12 Feb 2015

Brussels, in the shadow of Varkiza: Greek talks break down

It’s an iconic piece of footage. Bearded Greek resistance fighters queuing up, some in tears, to stack their rifles. Most Greeks have seen it, and brings out strong emotions on all sides of politics.12_greece_w

The symbolic disarmament of the communist resistance army that had defeated the Nazis happened 70 years ago today at a place called Varkiza, near Athens. They were supposed to get democracy in return but got, instead, goes the left wing version of the narrative, a right-wing, repressive government.

Since then, Varkiza has become a byword for surrender and betrayal – so the 70th anniversary of it was not a good time for Syriza’s leaders to do a deal with their EU creditors.

Read more: Greek government poised to ‘extend’ troika deal?

As late as 1.30am last night positive noises were coming out of the Greek camp. A basic agreement had been sketched out and was to be costed, and technically analysed for differences with the troika bailout signed in 2011.

It said, according to a version leaked to the FT, that Greece had “reiterated their unequivocal commitments to the financial obligations to all their creditors”; and that Greece had agreed to “explore the possibilities for extending and successfully concluding the present programme taking into account the new government’s plans”.

But something happened to stop it. The Syriza leadership in Athens wanted word changes, and – reportedly – the EU side then walked away. The whole process is in limbo until Monday. Greek finance minister Yanis Varoufakis took to twitter to warn that the FT’s version of events was “dubious”. A Greek government source in Brussels told me “at no time did the Greek delegation give consent” to the text leaked to the FT.

In Athens, one friend told me, their boss called everybody together and said: get ready, the Germans are going to screw us. People who’ve avoided moving their money to euro-denominated accounts abroad until now are definitely thinking about it.

The specifics at issue are: the Greek government needs money. Tax receipts dipped in the run up to the election, and it needs to issue short term IOUs known as T-bills. Plus it has to repay 14bn euros in loans due back to the IMF, ECB and private bond holders before August.

This is solvable through an agreement to extend the Greek programme, in some form, over the summer, and by the ECB lifting its cap on the amount Greece can raise through T-bills.

But, says Oxford Economics analyst Gabriel Sterne “Greece is unlikely to make it that far unless Syriza caves in on key demands. With tax revenues drying up, the government claims that March could provide a crunch”.

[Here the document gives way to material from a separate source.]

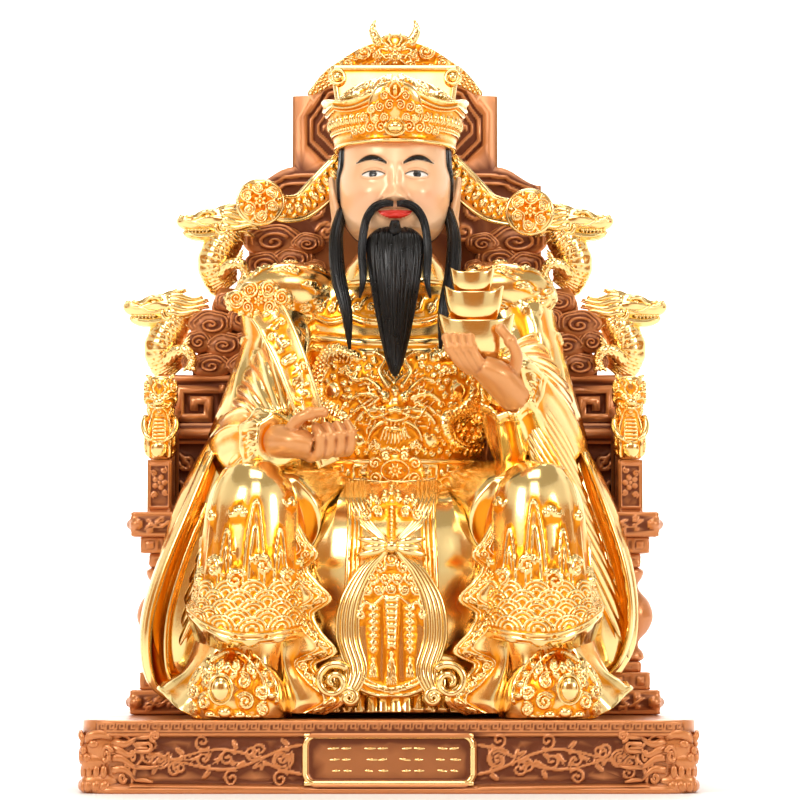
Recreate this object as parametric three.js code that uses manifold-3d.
// A seated god of wealth on a dragon throne: a cast, gilded and painted figure, about 488 mm tall.
// Frame: millimetres, +X to the viewer's right, +Y to the back, +Z up. The figure looks along -Y.
// The origin is the middle of the plinth's underside.
import * as THREE from "three";
import { mergeVertices } from "three/addons/utils/BufferGeometryUtils.js";
import Module from "manifold-3d";

const wasm = await Module();
wasm.setup();

// Clearance between separate pieces that touch.
const touchingGap = 0.3;

// The plinth.
const plinthWidth = 360;
const plinthDepth = 244;
const plinthHeight = 42;
const friezeHeight = 7;
const faceInset = 5;
const archRise = 2.5;
const cornerFootWidth = 46;
const lionInset = 17;
const plinthCorner = 24;
const cartoucheWidth = 96;
const cartoucheHeight = 27;
const cartoucheRim = 3;
const leafThickness = 1.8;
const leafRise = 6;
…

The critical focus is the banks. The ECB has pulled their access to normal Eurozone funding, but is allowing up to 60bn of emergency borrowing known as ELA. If Frankurt pulls ELA, the Greek banking system will collapse. If the govenrment then still does not agree to do what the Eurozone demands, Greece will have to impose capital controls and default on the debts it is currently trying to renegotiate.

So far, two thirds of Greek bank deposits have not been withdrawn. But last nights events will certainly increase the danger of a run.

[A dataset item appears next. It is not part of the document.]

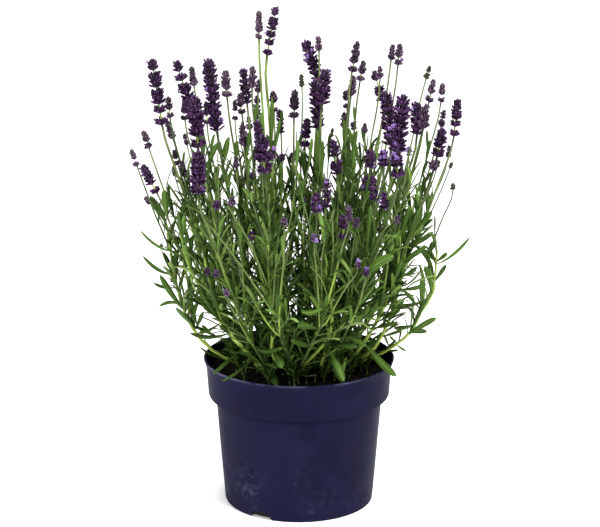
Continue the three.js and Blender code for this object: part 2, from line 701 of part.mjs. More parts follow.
function skin(start, rings, end) {
  const made = startSkin(start, rings[0]);
  for (const ring of rings.slice(1)) addRing(made, ring);
  return closeSkin(made, end);
}

// A three.js geometry as a solid
function solidOf(geometry) {
  geometry.deleteAttribute("normal");
  geometry.deleteAttribute("uv");
  const merged = mergeVertices(geometry, 1e-3);
  return solid(merged.attributes.position.array, merged.index.array);
}

function geometryOf(made) {
  const mesh = made.getMesh();
  const count = mesh.vertProperties.length / mesh.numProp;
  const position = new Float32Array(count * 3);
  for (let i = 0; i < count; i++) {
    position.set(mesh.vertProperties.subarray(i * mesh.numProp, i * mesh.numProp + 3), i * 3);
  }
  const geometry = new THREE.BufferGeometry();
  geometry.setAttribute("position", new THREE.BufferAttribute(position, 3));
  geometry.setIndex(new THREE.BufferAttribute(new Uint32Array(mesh.triVerts), 1));
  geometry.computeVertexNormals();
  return geometry;
}

// Ring of points round a centre, facing along a way
function ringRound(centre, way, radius, sides, turn) {
  const side = way.clone().cross(vector(1, 0, 0)).normalize();
  const across = side.clone().cross(way).normalize();
  return Array.from({ length: sides }, (_, k) => {
    const a = ((k + turn) * 2 * Math.PI) / sides;
    const p = centre.clone().addScaledVector(across, radius * Math.cos(a));
    return p.addScaledVector(side, radius * Math.sin(a));
  });
}

// Square stem along a centre line, from a point in the stem or foot that it grows out of, left open
function stemSkin(line, endWay, radiusAt) {
  const rings = line.slice(1).map((centre, i) => {
    const last = i + 2 === line.length;
    const way = last ? endWay : line[i + 2].clone().sub(line[i]).normalize();
    return ringRound(centre, way, radiusAt((i + 1) / (line.length - 1)) * STEM_CORNER, 4, 0);
  });
  const made = startSkin(line[0].clone(), rings[0]);
  for (const ring of rings.slice(1)) addRing(made, ring);
  return made;
}

function shootSolid(shoot) {
  const [before, end] = shoot.line.slice(-2);
  const endWay = end.clone().sub(before).normalize();
  const heightAt = (t) => SHOOT_START + (shoot.top - SHOOT_START) * t;
  return closeSkin(stemSkin(shoot.line, endWay, (t) => shootRadius(shoot, heightAt(t))), end.clone());
}

// A stalk stops just under its flower head; a small bud is of one piece with its stalk
function stalkSolid(head) {
  const line = head.knots.map((p) => p.clone());
  const end = line[line.length - 1];
  const up = head.tip.clone().sub(head.foot).normalize();
  if (head.ownNode) end.addScaledVector(up, -HEAD_SEAT_GAP);
  const made = stemSkin(line, up, (t) => stalkRadius(head, t));
  return head.ownNode ? closeSkin(made, end.clone()) : addWhorls(made, head);
}

// Flower head: a core of whorls with a spike for each floret that stands out of it
function addWhorls(made, head) {
  const up = head.tip.clone().sub(head.foot);
  const length = up.length();
  up.normalize();
  const parts = [...head.whorls].reverse();
  const units = parts.reduce((sum, part) => sum + WHORL_PARTS[part], 0);
  const step = length / (units + HEAD_TIP);
  const rachis = stalkRadius(head, 1) * 0.9;
  const at = (height) => head.foot.clone().addScaledVector(up, height);
  let height = 0;
  let turn = 0;
  parts.forEach((part, i) => {
    const high = step * WHORL_PARTS[part];
    const joined = parts[i + 1] === "O" && part === "O";
    const waist = i === parts.length - 1 ? 0.3 * head.radius : joined ? 0.55 * head.radius : rachis;
    const ring = ringRound(at(height + high), up, waist, made.sides, turn + (part === "O" ? 0.5 : 0));
    if (part === "O") {
      const size = head.radius * (height > 0.75 * length ? 0.8 : 1);
      const spikes = ringRound(at(height), up, size, made.sides, turn + 0.75);
      spikes.forEach((p, k) => {
        p.addScaledVector(up, high * (0.95 + 0.12 * (chance(head.index, i, k) - 0.5)));
      });
      addSpikes(made, ring, spikes);
      turn += 0.5;
    } else {
      addRing(made, ring);
    }
    height += high;
  });
  return closeSkin(made, head.tip.clone());
}

function headSolid(head) {
  const up = head.tip.clone().sub(head.foot).normalize();
  const sides = head.pixelWidth >= 15 ? 6 : head.pixelWidth >= 11 ? 5 : 4;
  const ring = ringRound(head.foot, up, stalkRadius(head, 1) * 0.9, sides, 0);
  return addWhorls(startSkin(head.foot.clone(), ring), head);
}

// Leaf blade: flat above with a keel below, sunk into the stem at its base
function leafSolid(leaf) {
  const rings = leaf.sections.map(({ at, width }) => {
    const centre = bezier(leaf, at);
    const ahead = bezier(leaf, at + 0.03).sub(bezier(leaf, at - 0.03)).normalize();
    const face = leaf.across.clone().cross(ahead).normalize();
    const half = leaf.halfWidth * width;
    return [
      centre.clone().addScaledVector(leaf.across, -half).addScaledVector(face, 0.25),
      centre.clone().addScaledVector(leaf.across, half).addScaledVector(face, 0.25),
      centre.clone().addScaledVector(face, -LEAF_KEEL * (0.6 + 0.4 * width)),
    ];
  });
  return skin(leaf.base, rings, leaf.tip);
}

// Pot
function lathe(outline, sides) {
  const geometry = new THREE.LatheGeometry(outline.map(([r, z]) => new THREE.Vector2(r, z)), sides);
  return solidOf(geometry.rotateX(Math.PI / 2));
}

// The pot's outline as [radius, height]: under the floor, up the outside, over the rim, down the inside
const POT_OUTLINE = [
  [0, 0],
  [FOOT_RADIUS - 1.2, 0],
  [FOOT_RADIUS, 1.4],
  [BODY_TOP_RADIUS, COLLAR_BOTTOM - 1.4],
  [BODY_TOP_RADIUS + 1.4, COLLAR_BOTTOM - 0.2],
  [COLLAR_RADIUS - COLLAR_TAPER - 0.8, COLLAR_BOTTOM],
  [COLLAR_RADIUS - COLLAR_TAPER, COLLAR_BOTTOM + 1.6],
  [COLLAR_RADIUS, POT_HEIGHT - LIP_HEIGHT],
  [RIM_RADIUS, POT_HEIGHT - 1.5],
  [RIM_RADIUS - 0.2, POT_HEIGHT],
  [RIM_RADIUS - WALL, POT_HEIGHT],
  [COLLAR_RADIUS - WALL, POT_HEIGHT - LIP_HEIGHT],
  [COLLAR_RADIUS - COLLAR_TAPER - WALL, COLLAR_BOTTOM + 2.2],
  [BODY_TOP_RADIUS - WALL, COLLAR_BOTTOM + 1.2],
  [FOOT_RADIUS - WALL, FLOOR],
  [0, FLOOR],
];

// A notch's cutter, a wedge that is wider at the foot of the wall than above
function notchCutter(i) {
  const box = new THREE.BoxGeometry(16, NOTCH.topWidth, NOTCH.height * 2);
  const corners = box.getAttribute("position");
  for (let k = 0; k < corners.count; k++) {
    if (corners.getZ(k) < 0) corners.setY(k, corners.getY(k) * (2 * (NOTCH.width / NOTCH.topWidth) - 1));
  }
  const angle = radians(NOTCH.firstAngle + (360 / NOTCH.count) * i);
  return solidOf(box.translate(FOOT_RADIUS, 0, 0).rotateZ(angle));
}

function drainCutter(i) {
  const a = ((i + 0.5) * 2 * Math.PI) / DRAIN.count;
  const hole = new THREE.CylinderGeometry(DRAIN.radius, DRAIN.radius, 20, DRAIN.sides);
  hole.rotateX(Math.PI / 2).translate(DRAIN.circle * Math.cos(a), DRAIN.circle * Math.sin(a), 0);
  return solidOf(hole);
}

function potSolid() {
  const notches = Array.from({ length: NOTCH.count }, (_, i) => notchCutter(i));
  const drains = Array.from({ length: DRAIN.count }, (_, i) => drainCutter(i));
  return lathe(POT_OUTLINE, POT_SIDES).subtract(wasm.Manifold.union([...notches, ...drains]));
}

// Height of the soil's surface: a low mound with lumps
function soilHeight(x, y) {
  const share = Math.hypot(x, y) / RIM_RADIUS;
  const lumps = Math.sin(x * 0.31 + y * 0.17) + Math.sin(y * 0.37 - x * 0.13 + 2) + Math.sin((x + y) * 0.23);
  return SOIL_EDGE + SOIL_MOUND * (1 - share * share) + SOIL_BUMP * 0.5 * lumps;
}

function soilSolid() {
  const inside = WALL + 2 * SOIL_GAP;
  const edge = COLLAR_RADIUS - 0.7 - inside;
  const sideOutline = [
    [FOOT_RADIUS - inside, FLOOR + SOIL_GAP],
    [BODY_TOP_RADIUS - inside, COLLAR_BOTTOM + 1.9],
    [COLLAR_RADIUS - COLLAR_TAPER - inside, COLLAR_BOTTOM + 3],
    [edge, SOIL_EDGE - 3],
  ];
  const ringAt = (radius, height) => {
    const ring = [];
    for (let k = 0; k < POT_SIDES; k++) {
      const a = (k * 2 * Math.PI) / POT_SIDES;
      const x = radius * Math.sin(a);
      const y = -radius * Math.cos(a);
      ring.push(vector(x, y, height ?? soilHeight(x, y)));
    }
    return ring;
  };
  const rings = sideOutline.map(([r, z]) => ringAt(r, z));
  for (const share of [1, 0.78, 0.5, 0.22]) rings.push(ringAt(edge * share));
  const block = skin(vector(0, 0, sideOutline[0][1]), rings, vector(0, 0, soilHeight(0, 0)));
  return block.subtract(wasm.Manifold.union(BRANCHES.map((branch) => footSolid(branch, SOIL_GAP))));
}

// Woody foot of a branch, or with extra room the hole that it stands in
function footSolid(branch, extra) {
  const g = spread(SHOOT_START);
  const width = FOOT_WIDTH + extra;
  const low = FOOT_LOW - extra;
  const high = FOOT_HIGH + extra * 20;
  const geometry = new THREE.CylinderGeometry(extra ? width : width * 0.7, width, high - low, FOOT_SIDES, 1);
  return solidOf(geometry.rotateX(Math.PI / 2).translate(branch.x * g, branch.y * g, (high + low) / 2));
}

// A branch with all that grows on it in green
function branchSolid(branch, index) {
  const own = (list) => list.filter((one) => one.branch === index);
  return wasm.Manifold.union([
    footSolid(branch, 0),
    ...own(shoots).map(shootSolid),
    ...own(heads).map(stalkSolid),
    ...own(leaves).map(leafSolid),
  ]);
}

// The largest heads are nodes of their own, and the small buds are of one piece with their stalks.
function chooseNodes() {
  const size = (head) => head.pixelWidth * head.foot.distanceTo(head.tip) * (head.tone === "green" ? 0.4 : 1);
  const order = [...heads].sort((a, b) => size(b) - size(a));
  order.forEach((head, i) => (head.ownNode = i < OWN_NODES));
}

// Materials
const finish = (colour, roughness) =>
  new THREE.MeshStandardMaterial({ color: colour, roughness, metalness: 0, flatShading: true });
const POT_BLUE = finish(0x23234a, 0.5);
const SOIL_BROWN = finish(0x2a1f18, 1);
const LEAF_GREEN = finish(0x4a7a33, 0.7);
const TONES = {
  bloom: finish(0x3b1f5a, 0.8),
  mauve: finish(0x6a5276, 0.85),
  dusk: finish(0x3a2a45, 0.85),
  green: finish(0x75835a, 0.85),
};

chooseNodes();
const leaves = growLeaves();
const plant = new THREE.Group();

function addNode(name, made, material) {
  const mesh = new THREE.Mesh(geometryOf(made), material);
  mesh.name = name;
  plant.add(mesh);
}

addNode("pot", potSolid(), POT_BLUE);
addNode("soil", soilSolid(), SOIL_BROWN);
BRANCHES.forEach((branch, i) => addNode(`branch_${branch.name}`, branchSolid(branch, i), LEAF_GREEN));
for (const head of heads.filter((one) => one.ownNode)) {
  const number = String(head.index + 1).padStart(3, "0");
  addNode(`flower_head_${number}`, headSolid(head), TONES[head.tone]);
}

export default plant;
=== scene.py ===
# %% [markdown]
# # A potted lavender
# The plant stands in a dark blue nursery pot. Leafy shoots rise from ten woody feet in the soil, and
# long bare stalks leave them, each with a whorled flower head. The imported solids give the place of
# everything, and each of them is replaced here by a finer piece of the same form.

# %% Load the frame
import math

import bmesh
import bpy
import numpy as np
from mathutils import Matrix, Vector, noise


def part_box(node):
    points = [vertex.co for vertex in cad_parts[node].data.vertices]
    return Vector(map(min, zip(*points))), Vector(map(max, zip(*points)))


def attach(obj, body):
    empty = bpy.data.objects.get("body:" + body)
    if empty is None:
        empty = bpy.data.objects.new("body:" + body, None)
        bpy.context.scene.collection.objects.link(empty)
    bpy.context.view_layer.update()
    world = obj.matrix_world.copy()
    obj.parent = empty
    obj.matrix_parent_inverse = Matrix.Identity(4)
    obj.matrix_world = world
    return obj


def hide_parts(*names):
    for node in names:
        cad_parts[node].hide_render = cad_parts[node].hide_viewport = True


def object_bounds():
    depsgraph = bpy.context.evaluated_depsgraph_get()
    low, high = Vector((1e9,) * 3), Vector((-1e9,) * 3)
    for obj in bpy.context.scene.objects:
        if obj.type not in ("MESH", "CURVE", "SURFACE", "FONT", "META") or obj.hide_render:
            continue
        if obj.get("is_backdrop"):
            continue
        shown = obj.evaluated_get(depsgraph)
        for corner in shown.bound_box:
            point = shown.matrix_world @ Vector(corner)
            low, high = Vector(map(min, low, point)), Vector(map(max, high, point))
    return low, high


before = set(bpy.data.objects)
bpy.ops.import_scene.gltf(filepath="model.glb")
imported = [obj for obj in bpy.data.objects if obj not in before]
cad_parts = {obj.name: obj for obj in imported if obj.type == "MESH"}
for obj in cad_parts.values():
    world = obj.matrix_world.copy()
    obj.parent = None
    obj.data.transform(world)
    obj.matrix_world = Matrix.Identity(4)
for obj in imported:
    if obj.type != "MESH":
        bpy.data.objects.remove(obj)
solid_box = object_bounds()
print("CAD box, mm:", [[round(1000 * v) for v in corner] for corner in solid_box])

# %% [markdown]
# ## The camera
# The photograph was taken with a long lens from about two metres, a little above the pot. The same
# view also says where each flower head is, so it comes first: a pixel and a depth make a point.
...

Seeing the cold text of the agreement signed, then walked away from overnight, all it did, in truth, was delay resolution of the major issue – and it is this.

On 25 January Greeks elected a government that, by its own proclamations, puts an end to the entire period of Greek history since Varkiza. It legitimises left-wing politics, removes control of the police, army and security apparatus from a two-party duopoly that reigned since the end of a military junta in 1974.

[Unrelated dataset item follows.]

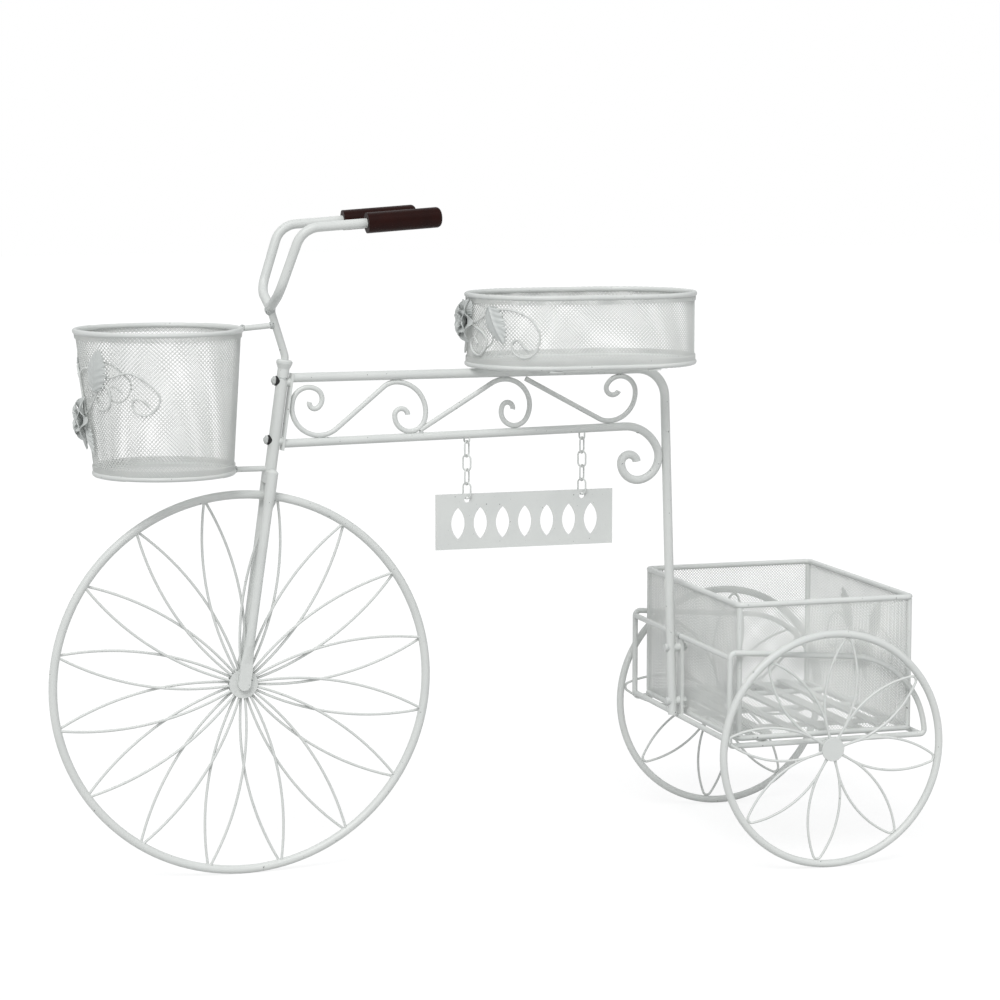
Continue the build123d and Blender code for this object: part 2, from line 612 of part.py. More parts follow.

Greeks voted to change things fundamentally, and were driven by reasons both of recent penury and historic greivance.

What Europe has to decide is whether it can tolerate such a radical government of the left. All the debt engineering, and the meaningless word-forms being tapped out on laptops, is secondary to that.

The mood in Greece, where massive demos took place last night in the big cities, in support of the government, is best summed up by the placard held by one old man: “We survived ’41, we can survive this.” 1941 was the year Germany invaded.

For a technocratic, youthful generation of politicians, brought up in what playwright David Hare calls the “absence of war”, the events in Greece just do not fit the world view in which all these historic issues and grievances, and obscure Greek anniversaries were supposed to be subjects for the documentary channels, not politics.

But in Greece there is no absence of war. The politicians in power today will have sat around family tables, and in the kafeneions of the oldsters, listening to stories of war, torture, imprisonment, civil war and dictatorship for their entire formative political lives.

It’s this, not the trendy garb of the Greek finance minister , that does not compute. As I approach the portal of the Justus Lipsius building in Brussels this morning, where the drama is to be played out, there are new kinds of actors on the stage.